Ethna McKiernan’s “The Day My Mother Gave Me Away to the Tinkers”

Here’s a poem that I’ve turned into a song for my second post honoring two Irish-American poets who led a St. Patrick’s Day poetry reading in Minnesota for several years before their death. Of the two, Ethna McKiernan had more direct ties to Ireland, having spent some time living in Dublin, and then in Minnesota running an Irish book and music arts store in the Twin Cities for many years.

For a part of those years I was acquainted with Ethna through the Lake Street Writer’s Group,* where a small group of poets shared works in progress and discussed on the side our lives and outlooks. When I look back on those years, I miss those writers, but I also fear I was inappropriate in critiquing their work, particularly Ethna. My style in that sort of thing tended to be highly detailed (picky might be a word), and even if I would lengthen my responses to their work in progress with “you could consider this or that alternative” because I believed in an honest “test reader” response without claiming to having some reliable recipe for a successful poem, or authority to ask them to change anything.
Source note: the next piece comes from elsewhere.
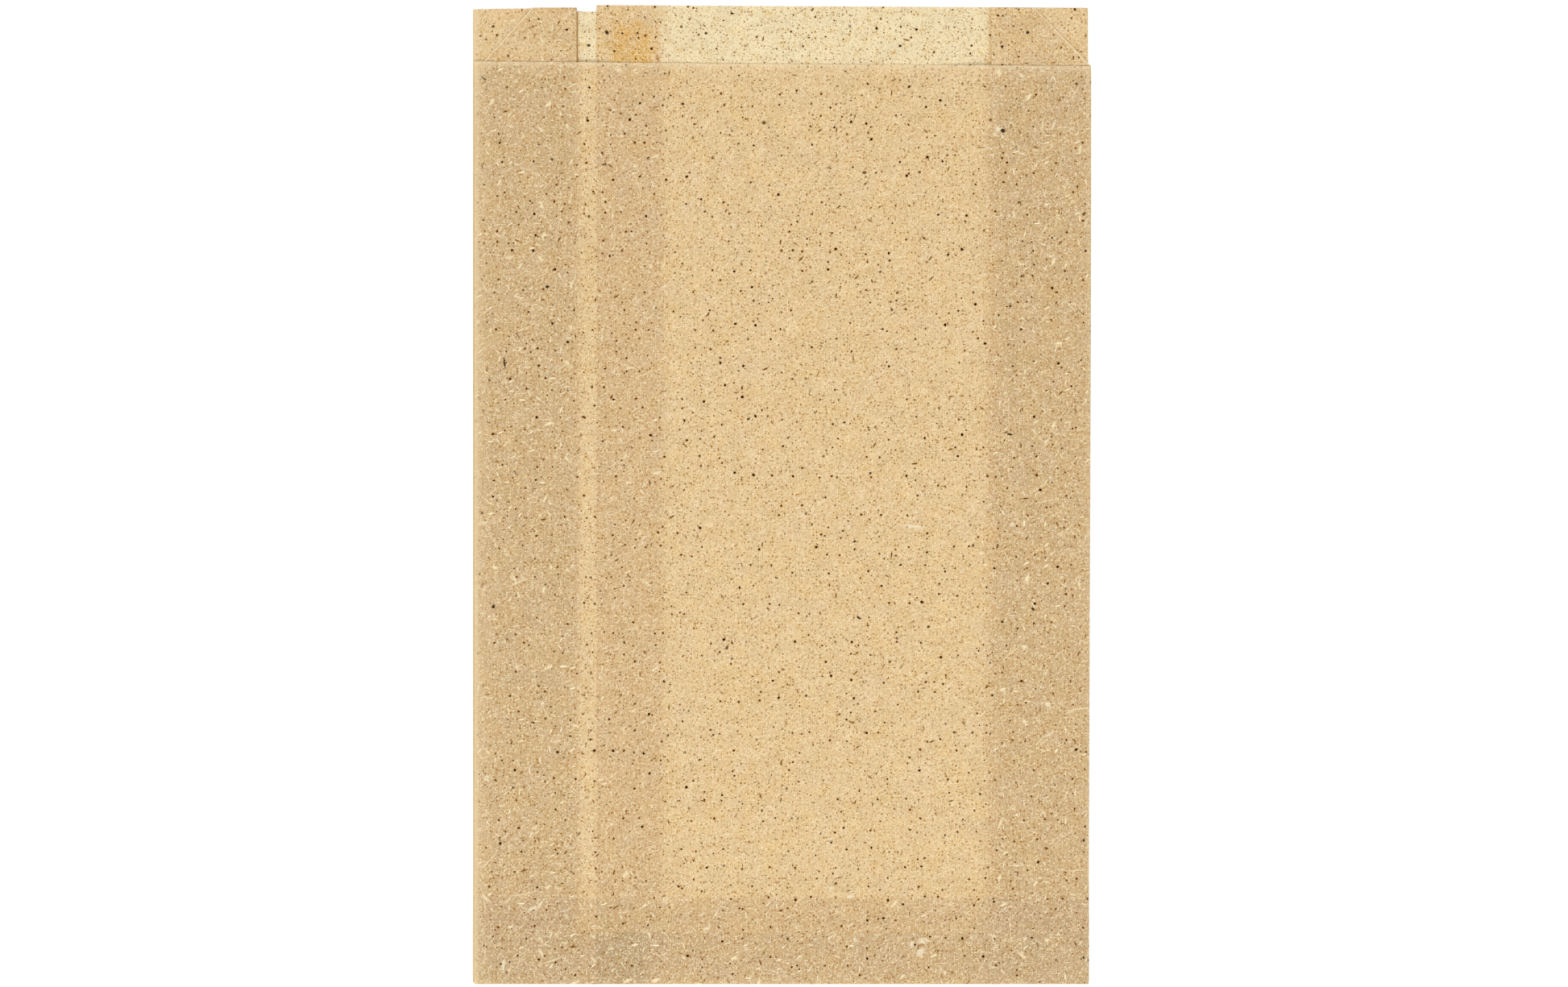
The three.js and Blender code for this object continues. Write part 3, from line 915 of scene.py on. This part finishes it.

That claim, that belief, should have opened me up to considering “so why then bother them (or myself) with these suggestions or reactions?” I have no academic training in poetry (Ethna did) and in my late twenties I gave up working at submitting for publication. Ethna did publish. She and Kevin each had several book-length collections as well as the usual small-press acceptances. All this would testify that whatever I thought about poetry’s workings, those ideas were unlikely to be commercially helpful.

Well, you can’t apologize to the dead. They either know better or not at all. I meant well, and I could be amazed by Ethna’s best poems. So, here’s to letting you know about their work here, which I hope is a pleasure for you. And if you would like more of that pleasure, Ethna’s last book, a new and selected collection finished as she was in her final illness, is available here from her Irish publisher.

I think I heard Ethna read today’s poem selection, “The Day My Mother Gave Me Away to the Tinkers,” more than once, including at one of those annual St. Patrick’s Day public readings, where it’s an apt choice, what with its Dublin setting. Before reading it, Ethna would instruct the listeners that, just as with many people of our shared generation,** her mother had issued the threat inside the poem’s title in jest, at worst during momentary frustration; and that the subject of her poem was but her teenage mind thinking in response “Well, I’ll take her up and that, and then she’ll be sorry.”

What else do I want you to know before you hear my song performance of this poem? First, for practicalities sake, there’s a man singing this mother-daughter poem. That might be a detriment. Otherwise? I made a mistake singing the name of a baker mentioned in the poem, Johnston Mooney and O’Brien. I dropped the “Johnston,” but at first figured no one would care, that it must be just some immaterial tiny particular bakery – but it turns out that firm is a famous and long-standing Irish baking concern, Oh well. I hope you enjoy the song anyway.

Johnston Mooney and O'Brien Nutty Doorsteps

Forgot the “Johnston?” Never darken (or spread jam on) my doorsteps again!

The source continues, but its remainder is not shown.